= Kitty Pultara Napaljarri =

Australian Indigenous artist

Kitty Pultara Napaljarri (born c. 1930) is an Anmatyerre-speaking Indigenous artist from Australia's Western Desert region. Born at Napperby Station east of Yuendumu, Northern Territory, she worked on the station and first learned to paint there around 1986. Her work is held in the collections of the Art Gallery of South Australia and South Australian Museum.

==Life==
Kitty Pultara was born on Napperby Station, east of Yuendumu and north-west of Alice Springs in Australia's Northern Territory, around 1925 or on 1 June 1938: the two main reference works give alternative dates. Johnson's 1994 biographical dictionary suggests that she may have been born as early as 1925, while Birnberg's 2004 biographical dictionary gives 1 June 1938. The ambiguity around the year of birth may be in part because Indigenous Australians operate using a different conception of time, often estimating dates through comparisons with the occurrence of other events.
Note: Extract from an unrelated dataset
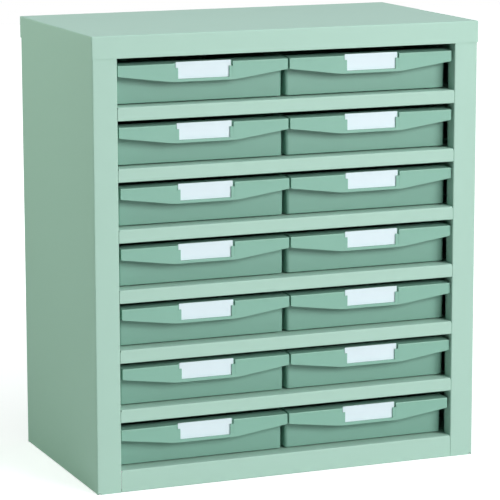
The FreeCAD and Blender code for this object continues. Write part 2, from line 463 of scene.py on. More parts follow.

'Napaljarri' (in Warlpiri) or 'Napaltjarri' (in Western Desert dialects) is a skin name, one of sixteen used to denote the subsections or subgroups in the kinship system of central Australian Indigenous people. These names define kinship relationships that influence preferred marriage partners and may be associated with particular totems. Although they may be used as terms of address, they are not surnames in the sense used by Europeans. Thus 'Kitty Pultara' is the element of the artist's name that is specifically hers.

Kitty's close relatives include Clifford Possum Tjapaltjarri and Tim Leura Tjapaltjarri. Her husband is Malcolm Tjampitjinpa, while her daughter Beatrix Dixon Nangala is also an artist. Kitty Pultara worked on Napperby Station as a domestic.

==Art==

===Background===
Contemporary Indigenous art of the western desert began when Indigenous men at Papunya began painting in 1971, assisted by teacher Geoffrey Bardon. Their work, which used acrylic paints to create designs representing body painting and ground sculptures, rapidly spread across Indigenous communities of central Australia, particularly following the commencement of a government-sanctioned art program in central Australia in 1983. By the 1980s and 1990s, such work was being exhibited internationally. The first artists, including all of the founders of the Papunya Tula artists' company, had been men, and there was resistance amongst the Pintupi men of central Australia to women painting. However, there was also a desire amongst many of the women to participate, and in the 1990s large numbers of them began to create paintings. In the western desert communities such as Kintore, Yuendumu, Balgo, and on the outstations, people were beginning to create art works expressly for exhibition and sale.

===Career===
Kitty Pultara took up painting in approximately 1986. Napperby Station was one of the first places where modern painting techniques were adopted by Indigenous artists: the movement commenced there in the mid 1980s, about the same time as at Yuendumu, where women began painting in 1983, and men in 1984.

Kitty is closely related to other major Indigenous artists of the region, notably cousin Clifford Possum Tjapaltjarri, whose works set auction price records for Indigenous art, and Tim Leura Tjapaltjarri, who was her brother and a leading figure in the establishment of the painting movement at Papunya in the 1970s.

Paintings can include representations of themes in nature, such as her work Kangaroo Dreaming, exhibited in the major Art Gallery of South Australia's 1996 exhibition, which represents the events of a kangaroo's daily life. Kitty's work is represented in the collections of the Art Gallery of South Australia, and the South Australian Museum.